Some are reassured by statements by Sisi, who enjoys great popularity in Egypt, that he would not easily abandon Egypt’s rights. Al-Ahram even published an interview with Ethiopian Water Minister Ato Motuma Mekassa who sought to reassure the Egyptian public. Others are afraid that Egypt has given in to the inevitable, among them members of parliament, including Sisi supporter Mostafa Bakry, who just recently described the dam as one of the many conspiracies against Egypt.
Mohamed Nasr Allam, who served as Minister of Water Resources and Irrigation from 2009 to 2011, has been openly critical of the agreement with Ethiopia, and expresses concern over future “negative effects” of the dam. Allam tells MENASource that Egypt fears that filling the Renaissance Dam’s reservoir will cause the lake behind Egypt’s Aswan High Dam, and Egypt’s water reserves, to shrink. Allam says this will cause millions of feddans of agricultural land to go fallow, reduce the amount of electricity produced by the Aswan Dam, cause drinking water stations to go dry, and cause Egypt’s water table to drop.
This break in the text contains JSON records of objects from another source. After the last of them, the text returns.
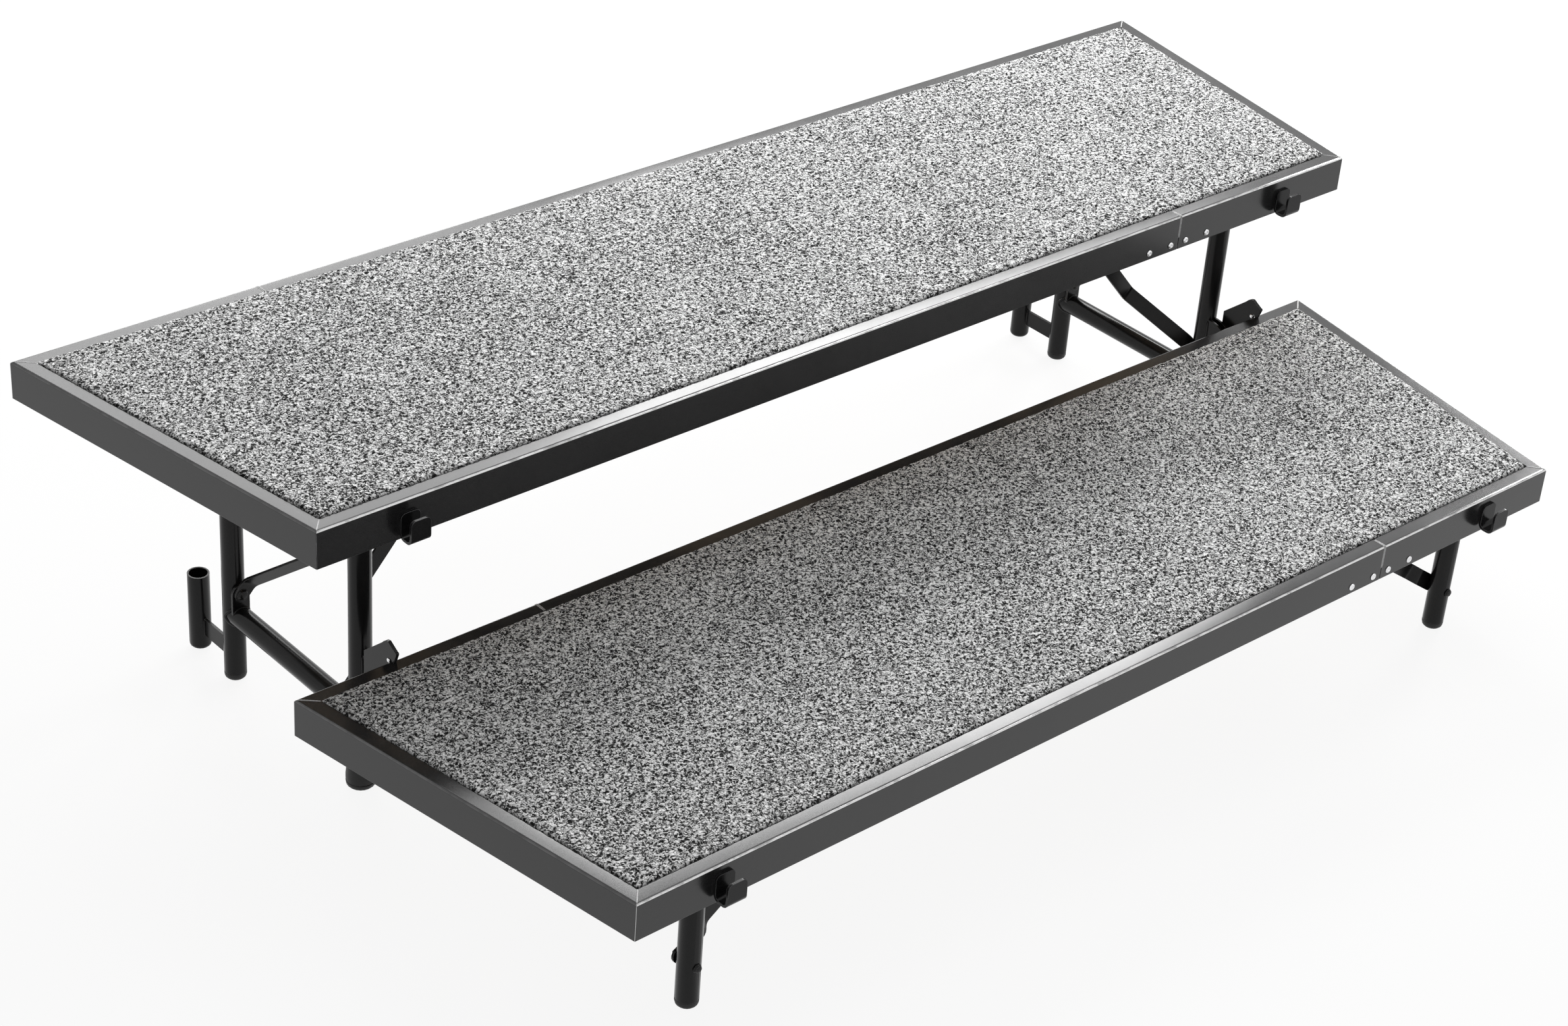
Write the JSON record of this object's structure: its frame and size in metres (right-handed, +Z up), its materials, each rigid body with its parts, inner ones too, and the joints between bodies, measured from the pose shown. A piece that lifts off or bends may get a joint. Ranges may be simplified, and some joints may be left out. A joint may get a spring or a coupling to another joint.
{
  "type": "choir riser",
  "caption": "Two-level tapered standing choir riser with carpeted decks in black steel rims, folding braced tube legs, guard-rail sockets and front rail hooks.",
  "frame": {"origin": "on the floor under the middle of the overall bounding box", "axes": "+X to the right seen from the front, along the length of the decks; +Y from the front (lower deck) to the back (upper deck); +Z up"},
  "size_m": [1.6764, 0.92, 0.4099],
  "materials": {
    "frame_paint": "black powder coat, satin, on formed steel rails",
    "black_paint": "black powder coat, satin, on steel tube, bar and plate",
    "zinc_hardware": "bright zinc plated rivets, bolts and splice plates",
    "rubber_feet": "matte black moulded rubber",
    "plywood": "unfinished plywood",
    "grey_carpet": "dense grey loop pile carpet, salt and pepper"
  },
  "bodies": {
    "upper_deck": {"upper_front_rail": "frame_paint", "upper_right_rail": "frame_paint", "upper_rear_rail": "frame_paint", "upper_left_rail": "frame_paint", "upper_front_splice": "zinc_hardware", "upper_rear_splice": "zinc_hardware", "upper_panel": "plywood", "upper_carpet": "grey_carpet", "upper_left_rail_hook": "black_paint", "upper_left_rear_hinge": "black_paint", "upper_left_front_hinge": "black_paint", "upper_left_brace_track": "black_paint", "upper_right_rail_hook": "black_paint", "upper_right_rear_hinge": "black_paint", "upper_right_front_hinge": "black_paint", "upper_right_brace_track": "black_paint"},
    "upper_left_legs": {"upper_left_rear_leg": "black_paint", "upper_left_front_leg": "black_paint", "upper_left_crossbar": "black_paint", "upper_left_rail_socket": "black_paint", "upper_left_link_bracket": "black_paint", "upper_left_rear_foot": "rubber_feet", "upper_left_front_foot": "rubber_feet"},
    "upper_right_legs": {"upper_right_rear_leg": "black_paint", "upper_right_front_leg": "black_paint", "upper_right_crossbar": "black_paint", "upper_right_rail_socket": "black_paint", "upper_right_link_bracket": "black_paint", "upper_right_rear_foot": "rubber_feet", "upper_right_front_foot": "rubber_feet"},
    "upper_left_brace": {"upper_left_rear_brace_arm": "black_paint", "upper_left_front_brace_arm": "black_paint"},
    "upper_right_brace": {"upper_right_rear_brace_arm": "black_paint", "upper_right_front_brace_arm": "black_paint"},
    "lower_deck": {"lower_front_rail": "frame_paint", "lower_right_rail": "frame_paint", "lower_rear_rail": "frame_paint", "lower_left_rail": "frame_paint", "lower_front_splice": "zinc_hardware", "lower_rear_splice": "zinc_hardware", "lower_panel": "plywood", "lower_carpet": "grey_carpet", "lower_left_rail_hook": "black_paint", "lower_left_hinge": "black_paint", "lower_left_hanger": "black_paint", "lower_left_brace_track": "black_paint", "lower_right_rail_hook": "black_paint", "lower_right_hinge": "black_paint", "lower_right_hanger": "black_paint", "lower_right_brace_track": "black_paint"},
    "lower_left_leg": {"lower_left_leg": "black_paint", "lower_left_foot": "rubber_feet", "lower_left_brace_bolt": "zinc_hardware"},
    "lower_right_leg": {"lower_right_leg": "black_paint", "lower_right_foot": "rubber_feet", "lower_right_brace_bolt": "zinc_hardware"},
    "lower_left_brace": {"lower_left_brace": "black_paint"},
    "lower_right_brace": {"lower_right_brace": "black_paint"}
  },
  "joints": [
    {"name": "upper_left_fold", "type": "hinge", "parent": "upper_deck", "child": "upper_left_legs", "pos_m": [-0.6524, 0.2114, 0.36], "axis": [0, -1, 0], "range_deg": [0, 64]},
    {"name": "upper_left_brace_fold", "type": "hinge", "parent": "upper_left_legs", "child": "upper_left_brace", "pos_m": [-0.6524, 0.2114, 0.12], "axis": [0, -1, 0], "range_deg": [-91.52, 0]},
    {"name": "upper_right_fold", "type": "hinge", "parent": "upper_deck", "child": "upper_right_legs", "pos_m": [0.6524, 0.2114, 0.36], "axis": [0, 1, 0], "range_deg": [0, 64]},
    {"name": "upper_right_brace_fold", "type": "hinge", "parent": "upper_right_legs", "child": "upper_right_brace", "pos_m": [0.6524, 0.2114, 0.12], "axis": [0, 1, 0], "range_deg": [-91.52, 0]},
    {"name": "lower_deck_lift", "type": "slide", "parent": "upper_deck", "child": "lower_deck", "axis": [0, 0, 1], "range_m": [0, 0.1]},
    {"name": "lower_left_fold", "type": "hinge", "parent": "lower_deck", "child": "lower_left_leg", "pos_m": [-0.5966, -0.3968, 0.1568], "axis": [0, -1, 0], "range_deg": [0, 90]},
    {"name": "lower_left_brace_fold", "type": "hinge", "parent": "lower_left_leg", "child": "lower_left_brace", "pos_m": [-0.5966, -0.3823, 0.053], "axis": [0, -1, 0], "range_deg": [-120.33, 0]},
    {"name": "lower_right_fold", "type": "hinge", "parent": "lower_deck", "child": "lower_right_leg", "pos_m": [0.5614, -0.3968, 0.1568], "axis": [0, 1, 0], "range_deg": [0, 90]},
    {"name": "lower_right_brace_fold", "type": "hinge", "parent": "lower_right_leg", "child": "lower_right_brace", "pos_m": [0.5614, -0.3823, 0.053], "axis": [0, 1, 0], "range_deg": [-120.33, 0]}
  ],
  "couplings": [
    {"joint": "upper_left_brace_fold", "follows": "upper_left_fold", "ratio": -1.43},
    {"joint": "upper_right_brace_fold", "follows": "upper_right_fold", "ratio": -1.43},
    {"joint": "lower_left_brace_fold", "follows": "lower_left_fold", "ratio": -1.337},
    {"joint": "lower_right_brace_fold", "follows": "lower_right_fold", "ratio": -1.337}
  ]
}
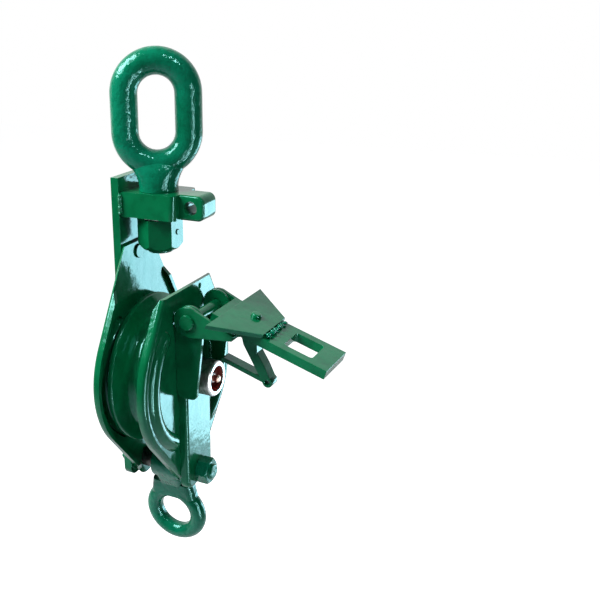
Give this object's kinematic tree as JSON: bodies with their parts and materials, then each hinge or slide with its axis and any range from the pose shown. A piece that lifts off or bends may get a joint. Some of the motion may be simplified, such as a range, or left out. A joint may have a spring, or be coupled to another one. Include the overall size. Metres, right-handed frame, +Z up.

“The High Dam can only be filled if there are no dams before it, and if it empties, it will only be able to be refilled at half the capacity,” Allam adds.
In the Minya Governorate about 300 km south of Cairo, Amir Mikhail, a farmer in his sixties, speaks of his fears that “his land will become fallow” as a result of how the Renaissance Dam will affect the flow of water to Egypt. “We barely have enough water to farm now,” Mikhail complains. “We share water, and take turns watering our land.” He adds, “Constructing the Renaissance Dam will be a disaster for sure. I’m afraid of the day I won’t be able to water my crops. God help us.”
Mohamed Mahmoud is an independent journalist based in Cairo.